Ahmed Maiwada

Poets Talk: 5 Questions with Ahmed Maiwada

Ahmed Maiwada

Konya Shamsrumi:   What is the process of writing a poem like for you? Is it a lot of hard work or easy?

Ahmed Maiwada:     The first step for me is what I can call the trigger step. It is what sets in motion the entire process, which may result in a poem. There must be that one voice from deep in my heart that tells me “It is time”. As a matter of fact, I know that voice to come from many beings ranging from “The Devil” to “the Holy Spirit”. There is a long list of what constitutes each of these two. For instance, The Devil could be an armed robber, which includes an extortionist policeman, a corrupt politician, a corrupt civil servant, a false prophet – also known as Man of God, Apostle, Daddy General Overseer, who sells the free Gospel or healing to find his personal prosperity – to a religious bigot (such as Shekau or his Boko Haram group), an ethnic bigot, a President or a nation that makes a habit of bullying other nations or its own people. All these can be The Devil. The Holy Spirit, on the other hand, could be a line in a song that may be Sexual Healing or Amazing Grace, the voice of a nun or a harlot, a dream or nightmare, any form of sound or image, the heavenly bodies or things fabricated on earth. I need to add that, in-between The Devil and The Holy Spirit triggers, there exists a galaxy of others that could set me off on the course of a poem.

Once the trigger pulls and a line or two are trapped on a notepad or the mind, then the process of creating a poem would have been started. This is the next step, to write the line, or lines, down. I have found myself rising up from the bed and/or diverting my attention from the steering wheel of the car I’m driving in order to grab a piece of paper (these days it is my cell phone) to trap such a thought down.

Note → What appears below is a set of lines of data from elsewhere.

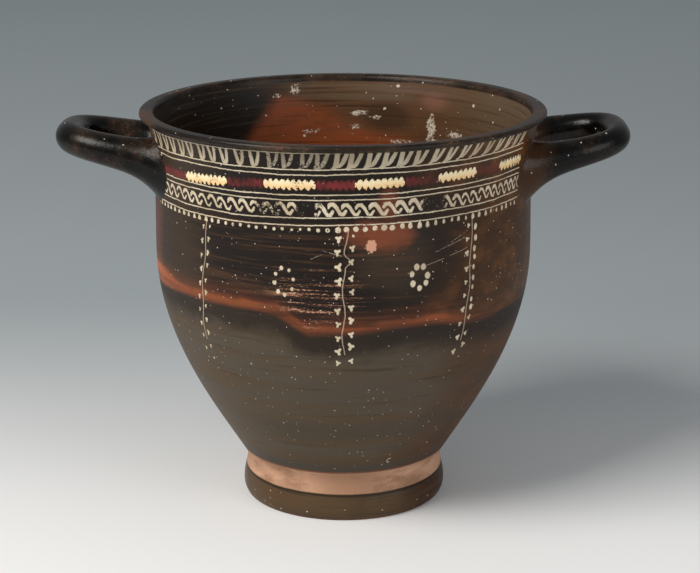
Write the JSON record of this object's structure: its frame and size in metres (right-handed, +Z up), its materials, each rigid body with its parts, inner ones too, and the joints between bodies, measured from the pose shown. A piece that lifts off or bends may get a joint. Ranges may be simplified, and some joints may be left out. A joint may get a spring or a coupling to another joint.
{
  "type": "bell krater",
  "caption": "Fired-clay bell krater: open hollow bowl with a rounded lip, horizontal loop handles and a ring foot, dark glaze with painted bands.",
  "frame": {"origin": "centre of the foot's resting plane, on the vessel's turning axis", "axes": "+Z up along the turning axis, +X out through one handle, -Y towards the painted front"},
  "size_m": [0.3808, 0.27, 0.268],
  "materials": {
    "glazed_clay": "worn satin black-brown glaze with cream, yellow and red painted ornament and an unglazed clay band at the foot"
  },
  "bodies": {
    "root": {"krater": "glazed_clay"}
  },
  "joints": []
}
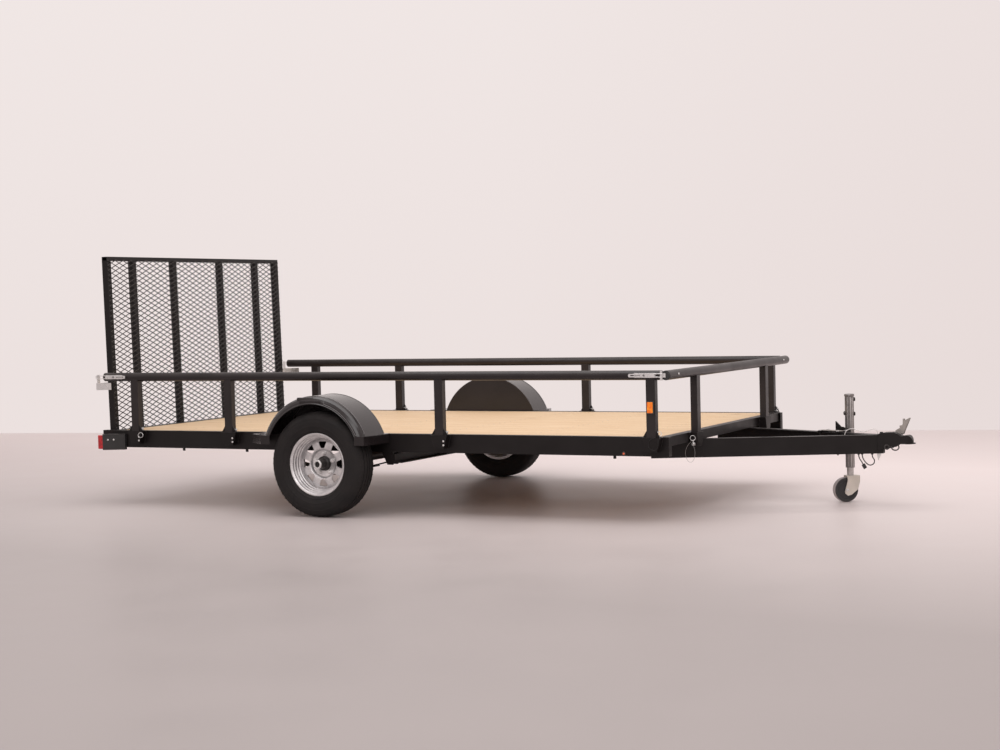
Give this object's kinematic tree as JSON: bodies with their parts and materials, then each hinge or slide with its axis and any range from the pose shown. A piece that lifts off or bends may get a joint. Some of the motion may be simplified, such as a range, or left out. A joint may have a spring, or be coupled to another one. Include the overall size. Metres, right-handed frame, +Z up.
{
  "type": "utility trailer",
  "caption": "Single-axle utility trailer with a board deck, lift-out tube rails, a fold-down mesh ramp gate, an A-shaped tongue with a ball coupler, and a swing-up jack.",
  "frame": {"origin": "centre of the bounding box on the ground", "axes": "+X towards the coupler, +Y to the trailer's left, +Z up"},
  "size_m": [4.712, 2.484, 1.5062],
  "materials": {
    "frame_black": "satin black paint",
    "rail_black": "satin black paint",
    "deck_wood": "bare softwood boards",
    "tyre": "matte rubber",
    "galvanised": "galvanised steel",
    "hub_dark": "dark oily steel",
    "lens_red": "red lens",
    "lens_amber": "amber lens",
    "lamp_black": "black plastic",
    "zinc": "zinc plate",
    "caster_grey": "grey-beige paint",
    "caster_black": "black plastic"
  },
  "bodies": {
    "chassis": {"axle_beam": "frame_black", "axle_clamps": "frame_black", "coupler": "frame_black", "coupler_lever": "zinc", "deck_bearers": "frame_black", "deck_boards": "deck_wood", "fender_left": "frame_black", "fender_right": "frame_black", "front_cross_tube": "frame_black", "front_pockets": "frame_black", "hanger_brace": "frame_black", "hinge_ears": "frame_black", "jack_mount": "frame_black", "lamp_boxes": "lamp_black", "lamp_lenses": "lens_red", "lead_clips": "lamp_black", "lead_loop": "lamp_black", "lead_plug": "lamp_black", "lead_tail": "lamp_black", "leaf_spring_left": "frame_black", "leaf_spring_right": "frame_black", "rear_sill": "frame_black", "rope_hooks": "frame_black", "side_channel_left": "frame_black", "side_channel_right": "frame_black", "side_markers": "lens_amber", "side_pockets": "frame_black", "spring_hangers": "frame_black", "tongue_left": "frame_black", "tongue_right": "frame_black"},
    "wheel_left": {"hub_left": "hub_dark", "rim_left": "galvanised", "tyre_left": "tyre"},
    "wheel_right": {"hub_right": "hub_dark", "rim_right": "galvanised", "tyre_right": "tyre"},
    "rail_left": {"rail_latches_left": "zinc", "rail_stakes_left": "rail_black", "rail_tube_left": "rail_black", "stake_lamp_left": "lens_amber"},
    "rail_right": {"rail_latches_right": "zinc", "rail_stakes_right": "rail_black", "rail_tube_right": "rail_black", "stake_lamp_right": "lens_amber"},
    "rail_front": {"front_rail_keepers": "zinc", "front_rail_stakes": "rail_black", "front_rail_tube": "rail_black"},
    "gate": {"gate_bars": "frame_black", "gate_keepers": "zinc", "gate_mesh": "frame_black", "gate_posts": "frame_black"},
    "jack_swivel": {"jack_cap": "lamp_black", "jack_swivel": "frame_black", "jack_tube": "zinc"},
    "jack_leg": {"jack_inner": "zinc"},
    "caster_fork": {"caster_fork": "caster_grey"},
    "caster_wheel": {"caster_wheel": "caster_black"}
  },
  "joints": [
    {"name": "wheel_left_spin", "type": "hinge", "parent": "chassis", "child": "wheel_left", "pos_m": [-0.69597, 1.141, 0.295], "axis": [0, 1, 0], "continuous": true},
    {"name": "wheel_right_spin", "type": "hinge", "parent": "chassis", "child": "wheel_right", "pos_m": [-0.69597, -1.141, 0.295], "axis": [0, 1, 0], "continuous": true},
    {"name": "rail_left_lift", "type": "slide", "parent": "chassis", "child": "rail_left", "axis": [0, 0, 1], "range_m": [0, 0.12]},
    {"name": "rail_right_lift", "type": "slide", "parent": "chassis", "child": "rail_right", "axis": [0, 0, 1], "range_m": [0, 0.12]},
    {"name": "rail_front_lift", "type": "slide", "parent": "chassis", "child": "rail_front", "axis": [0, 0, 1], "range_m": [0, 0.12]},
    {"name": "gate_fold", "type": "hinge", "parent": "chassis", "child": "gate", "pos_m": [-2.31197, 0, 0.43], "axis": [0, -1, 0], "range_deg": [0, 110]},
    {"name": "jack_swing", "type": "hinge", "parent": "chassis", "child": "jack_swivel", "pos_m": [1.89587, 0.19439, 0.385], "axis": [0.4226, 0.9063, 0], "range_deg": [0, 90]},
    {"name": "jack_slide", "type": "slide", "parent": "jack_swivel", "child": "jack_leg", "axis": [0, 0, -1], "range_m": [-0.035, 0.2]},
    {"name": "caster_swivel", "type": "hinge", "parent": "jack_leg", "child": "caster_fork", "pos_m": [1.9252, 0.25728, 0.15], "axis": [0, 0, 1], "continuous": true},
    {"name": "caster_roll", "type": "hinge", "parent": "caster_fork", "child": "caster_wheel", "pos_m": [1.90062, 0.24008, 0.0705], "axis": [0.5736, -0.8192, 0], "continuous": true}
  ]
}
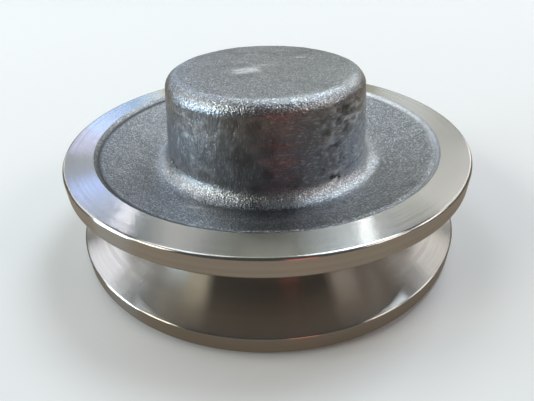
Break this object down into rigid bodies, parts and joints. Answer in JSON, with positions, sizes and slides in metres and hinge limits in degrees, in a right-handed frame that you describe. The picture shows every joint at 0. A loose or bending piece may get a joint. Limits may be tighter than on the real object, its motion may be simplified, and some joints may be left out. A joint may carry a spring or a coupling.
{
  "type": "v belt idler pulley",
  "caption": "Single-groove V-belt pulley with a forged closed hub, turning on sealed ball bearings and a tapped fixed spindle.",
  "frame": {"origin": "centre of the spindle's seat face, the lowest point of the part, on the axis of rotation", "axes": "+Z along the axis of rotation towards the closed end of the hub; +X right and +Y away as the picture shows the part"},
  "size_m": [0.1016, 0.1016, 0.0433],
  "materials": {
    "forged_steel": "shot-blasted forged skin, turned rim",
    "turned_steel": "fine turned",
    "bearing_steel": "ground",
    "ball_steel": "polished",
    "cage_steel": "pressed",
    "spring_steel": "phosphated black, oiled",
    "seal_rubber": "matt moulded"
  },
  "bodies": {
    "spindle_set": {"spindle": "turned_steel", "inner_spacer": "turned_steel", "shaft_circlip": "spring_steel", "front_bearing_inner_ring": "bearing_steel", "rear_bearing_inner_ring": "bearing_steel"},
    "wheel": {"pulley_wheel": "forged_steel", "bore_circlip": "spring_steel", "front_bearing_outer_ring": "bearing_steel", "front_bearing_seal_front": "seal_rubber", "front_bearing_seal_rear": "seal_rubber", "rear_bearing_outer_ring": "bearing_steel", "rear_bearing_seal_front": "seal_rubber", "rear_bearing_seal_rear": "seal_rubber"},
    "front_cage": {"front_bearing_cage_front": "cage_steel", "front_bearing_cage_rear": "cage_steel", "front_bearing_cage_rivets": "cage_steel"},
    "front_ball_1": {"front_bearing_ball_1": "ball_steel"},
    "front_ball_2": {"front_bearing_ball_2": "ball_steel"},
    "front_ball_3": {"front_bearing_ball_3": "ball_steel"},
    "front_ball_4": {"front_bearing_ball_4": "ball_steel"},
    "front_ball_5": {"front_bearing_ball_5": "ball_steel"},
    "front_ball_6": {"front_bearing_ball_6": "ball_steel"},
    "front_ball_7": {"front_bearing_ball_7": "ball_steel"},
    "front_ball_8": {"front_bearing_ball_8": "ball_steel"},
    "rear_cage": {"rear_bearing_cage_front": "cage_steel", "rear_bearing_cage_rear": "cage_steel", "rear_bearing_cage_rivets": "cage_steel"},
    "rear_ball_1": {"rear_bearing_ball_1": "ball_steel"},
    "rear_ball_2": {"rear_bearing_ball_2": "ball_steel"},
    "rear_ball_3": {"rear_bearing_ball_3": "ball_steel"},
    "rear_ball_4": {"rear_bearing_ball_4": "ball_steel"},
    "rear_ball_5": {"rear_bearing_ball_5": "ball_steel"},
    "rear_ball_6": {"rear_bearing_ball_6": "ball_steel"},
    "rear_ball_7": {"rear_bearing_ball_7": "ball_steel"},
    "rear_ball_8": {"rear_bearing_ball_8": "ball_steel"}
  },
  "joints": [
    {"name": "wheel_spin", "type": "hinge", "parent": "spindle_set", "child": "wheel", "pos_m": [0, 0, 0.014], "axis": [0, 0, 1], "continuous": true},
    {"name": "front_cage_orbit", "type": "hinge", "parent": "spindle_set", "child": "front_cage", "pos_m": [0, 0, 0.0285], "axis": [0, 0, 1], "continuous": true},
    {"name": "front_ball_1_roll", "type": "hinge", "parent": "front_cage", "child": "front_ball_1", "pos_m": [0.01425, 0, 0.0285], "axis": [0, 0, 1], "continuous": true},
    {"name": "front_ball_2_roll", "type": "hinge", "parent": "front_cage", "child": "front_ball_2", "pos_m": [0.01008, 0.01008, 0.0285], "axis": [0, 0, 1], "continuous": true},
    {"name": "front_ball_3_roll", "type": "hinge", "parent": "front_cage", "child": "front_ball_3", "pos_m": [0, 0.01425, 0.0285], "axis": [0, 0, 1], "continuous": true},
    {"name": "front_ball_4_roll", "type": "hinge", "parent": "front_cage", "child": "front_ball_4", "pos_m": [-0.01008, 0.01008, 0.0285], "axis": [0, 0, 1], "continuous": true},
    {"name": "front_ball_5_roll", "type": "hinge", "parent": "front_cage", "child": "front_ball_5", "pos_m": [-0.01425, 0, 0.0285], "axis": [0, 0, 1], "continuous": true},
    {"name": "front_ball_6_roll", "type": "hinge", "parent": "front_cage", "child": "front_ball_6", "pos_m": [-0.01008, -0.01008, 0.0285], "axis": [0, 0, 1], "continuous": true},
    {"name": "front_ball_7_roll", "type": "hinge", "parent": "front_cage", "child": "front_ball_7", "pos_m": [0, -0.01425, 0.0285], "axis": [0, 0, 1], "continuous": true},
    {"name": "front_ball_8_roll", "type": "hinge", "parent": "front_cage", "child": "front_ball_8", "pos_m": [0.01008, -0.01008, 0.0285], "axis": [0, 0, 1], "continuous": true},
    {"name": "rear_cage_orbit", "type": "hinge", "parent": "spindle_set", "child": "rear_cage", "pos_m": [0, 0, 0.012], "axis": [0, 0, 1], "continuous": true},
    {"name": "rear_ball_1_roll", "type": "hinge", "parent": "rear_cage", "child": "rear_ball_1", "pos_m": [0.0137, 0.00393, 0.012], "axis": [0, 0, 1], "continuous": true},
    {"name": "rear_ball_2_roll", "type": "hinge", "parent": "rear_cage", "child": "rear_ball_2", "pos_m": [0.00691, 0.01246, 0.012], "axis": [0, 0, 1], "continuous": true},
    {"name": "rear_ball_3_roll", "type": "hinge", "parent": "rear_cage", "child": "rear_ball_3", "pos_m": [-0.00393, 0.0137, 0.012], "axis": [0, 0, 1], "continuous": true},
    {"name": "rear_ball_4_roll", "type": "hinge", "parent": "rear_cage", "child": "rear_ball_4", "pos_m": [-0.01246, 0.00691, 0.012], "axis": [0, 0, 1], "continuous": true},
    {"name": "rear_ball_5_roll", "type": "hinge", "parent": "rear_cage", "child": "rear_ball_5", "pos_m": [-0.0137, -0.00393, 0.012], "axis": [0, 0, 1], "continuous": true},
    {"name": "rear_ball_6_roll", "type": "hinge", "parent": "rear_cage", "child": "rear_ball_6", "pos_m": [-0.00691, -0.01246, 0.012], "axis": [0, 0, 1], "continuous": true},
    {"name": "rear_ball_7_roll", "type": "hinge", "parent": "rear_cage", "child": "rear_ball_7", "pos_m": [0.00393, -0.0137, 0.012], "axis": [0, 0, 1], "continuous": true},
    {"name": "rear_ball_8_roll", "type": "hinge", "parent": "rear_cage", "child": "rear_ball_8", "pos_m": [0.01246, -0.00691, 0.012], "axis": [0, 0, 1], "continuous": true}
  ],
  "couplings": [
    {"joint": "front_cage_orbit", "follows": "wheel_spin", "ratio": 0.6184},
    {"joint": "front_ball_1_roll", "follows": "wheel_spin", "ratio": 1.9937},
    {"joint": "front_ball_2_roll", "follows": "wheel_spin", "ratio": 1.9937},
    {"joint": "front_ball_3_roll", "follows": "wheel_spin", "ratio": 1.9937},
    {"joint": "front_ball_4_roll", "follows": "wheel_spin", "ratio": 1.9937},
    {"joint": "front_ball_5_roll", "follows": "wheel_spin", "ratio": 1.9937},
    {"joint": "front_ball_6_roll", "follows": "wheel_spin", "ratio": 1.9937},
    {"joint": "front_ball_7_roll", "follows": "wheel_spin", "ratio": 1.9937},
    {"joint": "front_ball_8_roll", "follows": "wheel_spin", "ratio": 1.9937},
    {"joint": "rear_cage_orbit", "follows": "wheel_spin", "ratio": 0.6184},
    {"joint": "rear_ball_1_roll", "follows": "wheel_spin", "ratio": 1.9937},
    {"joint": "rear_ball_2_roll", "follows": "wheel_spin", "ratio": 1.9937},
    {"joint": "rear_ball_3_roll", "follows": "wheel_spin", "ratio": 1.9937},
    {"joint": "rear_ball_4_roll", "follows": "wheel_spin", "ratio": 1.9937},
    {"joint": "rear_ball_5_roll", "follows": "wheel_spin", "ratio": 1.9937},
    {"joint": "rear_ball_6_roll", "follows": "wheel_spin", "ratio": 1.9937},
    {"joint": "rear_ball_7_roll", "follows": "wheel_spin", "ratio": 1.9937},
    {"joint": "rear_ball_8_roll", "follows": "wheel_spin", "ratio": 1.9937}
  ]
}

I could proceed from there to have my first draft of the poem started. Otherwise, I could just leave the line or lines there in a place I call Scraps, which is the universe into which all are born and from where each might aspire, by some self-determined purification processes similar to that in some works religions, to a higher realm of being. Any line that achieves such a purification by growing into a first draft of a poem, or a promising stanza or two of a longer poem, such is promoted to a sort of heavenly place for my poems that I call the Nursery. Here, those glorified souls must continue on their aspirations towards a higher realm, which is the ultimate—a collection/poetry book.

                     I do not know how to write poems that don’t connect to each other at any particular time. Therefore, those poems in the Nursery must aspire to fit into the next collection/poetry book I would be working on, else, they are gathered up and sent to eternity in their own type of hell fire: utterly destroyed, with all the work that went in to bringing them into being to that level of purification.

                     The interesting thing for me is that hard work has never been a part of my poem-creation processes. I wouldn’t also say it is easy, because there has never been a poem I finished which didn’t present me with tonnes of words, pressed down and shaken together for me to empty out and choose the best ones that suit each particular poem. It is neither hard work nor an easy one to write a poem. I would rather say that writing any poem is an interesting process, and the longer time I take in writing the harder it is for me to promote it unto maturity. I like looking at my scraps every now and then, every time trying to see if any one needs a pruning or a redirection or a change of one thing or another. I name that second to the final level of purification for my poems “nursery” because, of a fact, I do see my first drafts as newly-hatched chicks that require close attention and nurture, so they could grow.

Konya Shamsrumi:   Please describe your sense of identity in this or any possible world in imagery or metaphor.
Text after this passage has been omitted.